The traits thus shown must be operative in any new social organization, and the question to be asked is—What will result from their operation when they are relieved from all restraints? At present the separate bodies of men displaying them are in the midst of a society partially passive, partially antagonistic; are subject to the criticisms and reprobations of an independent press; and are under the control of law, enforced by police. If in these circumstances these bodies habitually take courses which override individual freedom, what will happen when, instead of being only scattered parts of the community, governed by their separate sets of regulators, they constitute the whole community, governed by a consolidated system of such regulators; when functionaries of all orders, including those who officer the press, form parts of the regulative organization; and when the law is both enacted and administered by this regulative organization? The fanatical adherents of a social theory are capable of taking any measures, no matter how extreme, for carrying out their views: holding, like the merciless priesthoods of past times, that the end justifies the means. And when a general socialistic organization has been established, the vast, ramified, and consolidated body of those who direct its activities, using without check whatever coercion seems to them needful in the interests of the system (which will practically become their own interests) will have no hesitation in imposing their rigorous rule over the entire lives of the actual workers; until, eventually, there is developed an official oligarchy, with its various grades, exercising a tyranny more gigantic and more terrible than any which the world has seen.
Let me again repudiate an erroneous inference. Any one who supposes that the foregoing argument implies contentment with things as they are, makes a profound mistake. The present social state is transitional, as past social states have been transitional. There will, I hope {468} and believe, come a future social state differing as much from the present as the present differs from the past with its mailed barons and defenceless serfs. In Social Statics, as well as in The Study of Sociology and in Political Institutions, is clearly shown the desire for an organization more conducive to the happiness of men at large than that which exists. My opposition to socialism results from the belief that it would stop the progress to such a higher state and bring back a lower state. Nothing but the slow modification of human nature by the discipline of social life, can produce permanently advantageous changes.

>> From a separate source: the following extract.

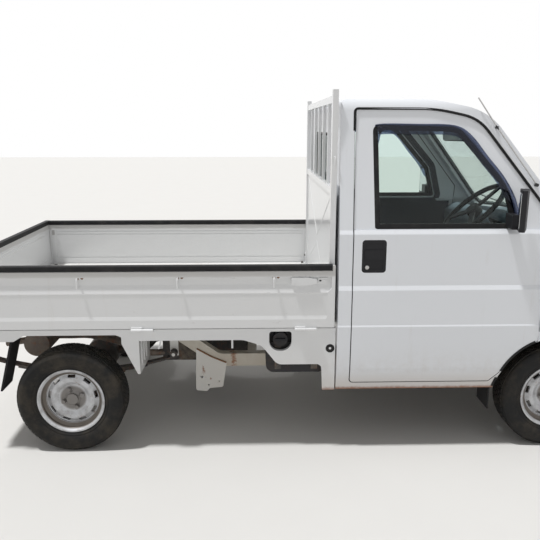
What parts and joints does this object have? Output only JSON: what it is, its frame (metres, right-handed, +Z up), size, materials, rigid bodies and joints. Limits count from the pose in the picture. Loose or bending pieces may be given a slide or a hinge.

A fundamental error pervading the thinking of nearly all parties, political and social, is that evils admit of immediate and radical remedies. “If you will but do this, the mischief will be prevented.” “Adopt my plan and the suffering will disappear.” “The corruption will unquestionably be cured by enforcing this measure.” Everywhere one meets with beliefs, expressed or implied, of these kinds. They are all ill-founded. It is possible to remove causes which intensify the evils; it is possible to change the evils from one form into another; and it is possible, and very common, to exacerbate the evils by the efforts made to prevent them; but anything like immediate cure is impossible. In the course of thousands of years mankind have, by multiplication, been forced out of that original savage state in which small numbers supported themselves on wild food, into the civilized state in which the food required for supporting great numbers can be got only by continuous labour. The nature required for this last mode of life is widely different from the nature required for the first; and long-continued pains have to be passed through in re-moulding the one into the other. Misery has necessarily to be borne by a constitution out of harmony with its conditions; and a constitution inherited from primitive men is out of harmony with the conditions imposed on existing men. Hence it is impossible to establish forthwith a {469} satisfactory social state. No such nature as that which has filled Europe with millions of armed men, here eager for conquest and there for revenge—no such nature as that which prompts the nations called Christian to vie with one another in filibustering expeditions all over the world, regardless of the claims of aborigines, while their tens of thousands of priests of the religion of love look on approvingly—no such nature as that which, in dealing with weaker races, goes beyond the primitive rule of life for life, and for one life takes many lives—no such nature, I say, can, by any device, be framed into a harmonious community. The root of all well-ordered social action is a sentiment of justice, which at once insists on personal freedom and is solicitous for the like freedom of others; and there at present exists but a very inadequate amount of this sentiment.
Hence the need for further long continuance of a social discipline which requires each man to carry on his activities with due regard to the like claims of others to carry on their activities; and which, while it insists that he shall have all the benefits his conduct naturally brings, insists also that he shall not saddle on others the evils his conduct naturally brings: unless they freely undertake to bear them. And hence the belief that endeavours to elude this discipline, will not only fail, but will bring worse evils than those to be escaped.